# [Instruction]
Scan the lines below for the string "data" and copy every one that has it.

# [Material]

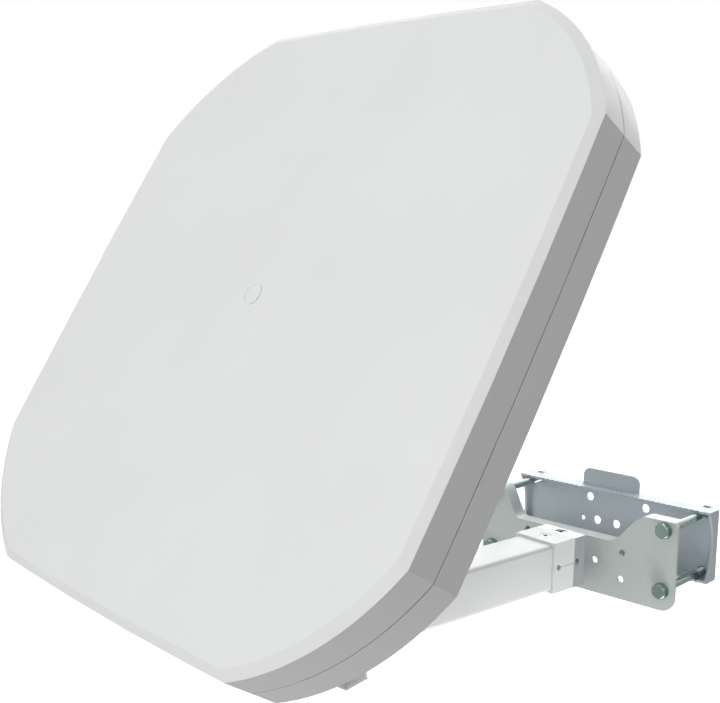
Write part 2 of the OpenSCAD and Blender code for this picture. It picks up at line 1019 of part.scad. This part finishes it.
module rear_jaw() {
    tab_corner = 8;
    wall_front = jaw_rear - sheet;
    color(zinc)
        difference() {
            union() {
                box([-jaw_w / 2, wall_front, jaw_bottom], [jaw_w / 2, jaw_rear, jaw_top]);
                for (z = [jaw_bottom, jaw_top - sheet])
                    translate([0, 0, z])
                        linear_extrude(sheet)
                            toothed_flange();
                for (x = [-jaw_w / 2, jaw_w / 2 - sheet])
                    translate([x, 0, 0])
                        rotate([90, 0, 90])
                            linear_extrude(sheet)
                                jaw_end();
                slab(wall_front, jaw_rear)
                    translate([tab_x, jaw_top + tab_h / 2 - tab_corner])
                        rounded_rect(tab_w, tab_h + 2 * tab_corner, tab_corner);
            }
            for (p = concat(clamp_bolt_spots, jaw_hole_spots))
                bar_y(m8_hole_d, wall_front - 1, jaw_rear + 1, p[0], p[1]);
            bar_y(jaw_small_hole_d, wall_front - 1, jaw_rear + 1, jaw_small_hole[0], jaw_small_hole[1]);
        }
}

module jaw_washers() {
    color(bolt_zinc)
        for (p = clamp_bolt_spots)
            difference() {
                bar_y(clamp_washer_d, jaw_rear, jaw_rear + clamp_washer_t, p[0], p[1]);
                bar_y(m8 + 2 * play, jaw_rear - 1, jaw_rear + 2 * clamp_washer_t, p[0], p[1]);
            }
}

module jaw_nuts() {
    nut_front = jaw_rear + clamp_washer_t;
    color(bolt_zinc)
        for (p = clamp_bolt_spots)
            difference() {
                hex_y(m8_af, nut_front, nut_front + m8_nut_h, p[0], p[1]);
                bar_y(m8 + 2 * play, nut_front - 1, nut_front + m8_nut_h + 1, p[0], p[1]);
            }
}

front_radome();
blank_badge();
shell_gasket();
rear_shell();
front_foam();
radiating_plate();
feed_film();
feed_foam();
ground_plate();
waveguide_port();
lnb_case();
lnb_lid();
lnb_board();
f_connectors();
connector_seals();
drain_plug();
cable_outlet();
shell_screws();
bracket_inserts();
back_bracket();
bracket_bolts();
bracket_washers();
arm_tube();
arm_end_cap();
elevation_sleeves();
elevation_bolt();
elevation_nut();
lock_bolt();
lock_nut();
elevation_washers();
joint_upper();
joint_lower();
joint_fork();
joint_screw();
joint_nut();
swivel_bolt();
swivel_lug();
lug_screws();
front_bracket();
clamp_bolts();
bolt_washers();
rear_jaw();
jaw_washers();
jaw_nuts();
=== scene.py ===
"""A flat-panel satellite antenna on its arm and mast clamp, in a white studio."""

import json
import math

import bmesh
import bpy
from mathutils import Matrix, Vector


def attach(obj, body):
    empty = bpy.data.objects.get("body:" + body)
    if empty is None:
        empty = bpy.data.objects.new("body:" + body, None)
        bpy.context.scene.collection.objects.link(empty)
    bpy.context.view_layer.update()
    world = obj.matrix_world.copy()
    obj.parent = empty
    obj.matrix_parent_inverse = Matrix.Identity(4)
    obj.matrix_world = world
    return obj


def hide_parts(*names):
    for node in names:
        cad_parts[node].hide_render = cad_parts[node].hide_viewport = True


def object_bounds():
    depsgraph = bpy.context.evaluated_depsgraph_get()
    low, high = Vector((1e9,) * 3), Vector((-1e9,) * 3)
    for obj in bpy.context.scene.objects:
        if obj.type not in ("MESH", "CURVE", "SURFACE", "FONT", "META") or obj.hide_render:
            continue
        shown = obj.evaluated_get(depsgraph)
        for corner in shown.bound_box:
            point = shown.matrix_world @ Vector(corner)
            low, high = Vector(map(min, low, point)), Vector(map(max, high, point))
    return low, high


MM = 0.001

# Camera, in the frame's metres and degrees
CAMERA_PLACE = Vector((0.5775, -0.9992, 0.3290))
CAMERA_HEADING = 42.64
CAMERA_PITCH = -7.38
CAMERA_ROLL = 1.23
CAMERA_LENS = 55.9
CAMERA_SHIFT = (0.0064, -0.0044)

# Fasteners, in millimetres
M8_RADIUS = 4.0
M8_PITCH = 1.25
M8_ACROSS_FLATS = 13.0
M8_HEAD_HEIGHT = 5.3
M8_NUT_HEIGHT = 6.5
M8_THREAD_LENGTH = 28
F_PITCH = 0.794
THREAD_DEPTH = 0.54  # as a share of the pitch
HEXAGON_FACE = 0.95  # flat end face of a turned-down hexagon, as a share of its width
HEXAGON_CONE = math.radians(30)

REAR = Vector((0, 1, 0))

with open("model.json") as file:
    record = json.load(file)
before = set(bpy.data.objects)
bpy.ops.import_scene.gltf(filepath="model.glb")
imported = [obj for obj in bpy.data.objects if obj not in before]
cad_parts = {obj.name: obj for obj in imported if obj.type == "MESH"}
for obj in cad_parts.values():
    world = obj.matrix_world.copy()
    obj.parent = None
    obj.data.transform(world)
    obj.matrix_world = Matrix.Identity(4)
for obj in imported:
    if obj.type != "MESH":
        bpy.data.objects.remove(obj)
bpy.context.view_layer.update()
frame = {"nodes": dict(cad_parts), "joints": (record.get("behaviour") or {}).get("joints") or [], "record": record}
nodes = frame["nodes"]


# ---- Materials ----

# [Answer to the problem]
    empty = bpy.data.objects.get("body:" + body)
        empty = bpy.data.objects.new("body:" + body, None)
before = set(bpy.data.objects)
imported = [obj for obj in bpy.data.objects if obj not in before]
    obj.data.transform(world)
        bpy.data.objects.remove(obj)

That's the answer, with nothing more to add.